De facto, a experiência religiosa e a sua organização estruturada são ambivalentes. Participam sempre da ambivalência do sagrado, que pode ser destrutor ou salvador do humano. A relação entre o sagrado e a violência, como possibilidade, é algo permanente e deve provocar uma atitude de vigilância, com elaboração de recursos mediadores, que impeçam o desenvolvimento do seu potencial destrutivo. Hoje como sempre. A pura existência de um pluralismo religioso assumido não nos livra, também nas nossas sociedades urbanas “desenvolvidas”, do arcaico potencial violento da religião. Por isso, no variado e por vezes confuso mercado do religioso contemporâneo, o cristianismo mantém viva a sua tarefa de vigilância crítica, em relação a si e em relação aos outros.
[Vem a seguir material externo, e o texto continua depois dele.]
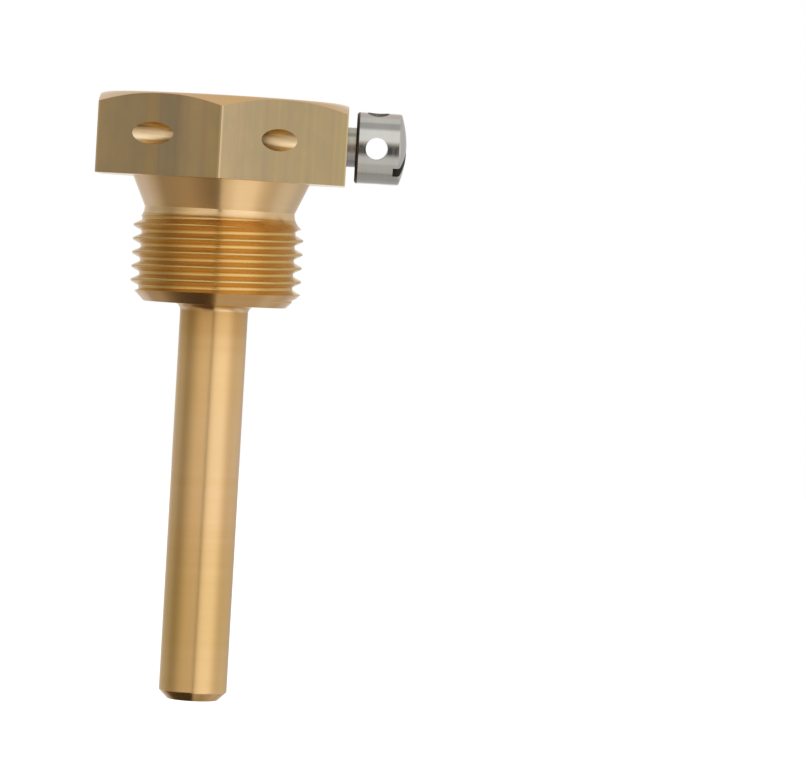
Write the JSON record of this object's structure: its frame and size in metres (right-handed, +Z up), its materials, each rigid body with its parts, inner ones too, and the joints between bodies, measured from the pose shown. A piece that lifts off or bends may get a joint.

Enquanto religião que respeita e acolhe o potencial “salvífico” das outras religiões, ele é sempre permanente crítica da religião, não permitindo que descansemos nas nossas realizações, perdendo eventualmente a sensibilidade para a potencial força desumanizadora das religiões, quando se pervertem a si mesmas; esta sensibilidade deve acompanhar e nunca ser mais débil do que a sensibilidade para com o seu potencial humanizador. Porque é a humanização – enquanto única manifestação “mundana” da divinização – o critério fundamental da verdade do religioso, seja em que religião for e seja em que época for.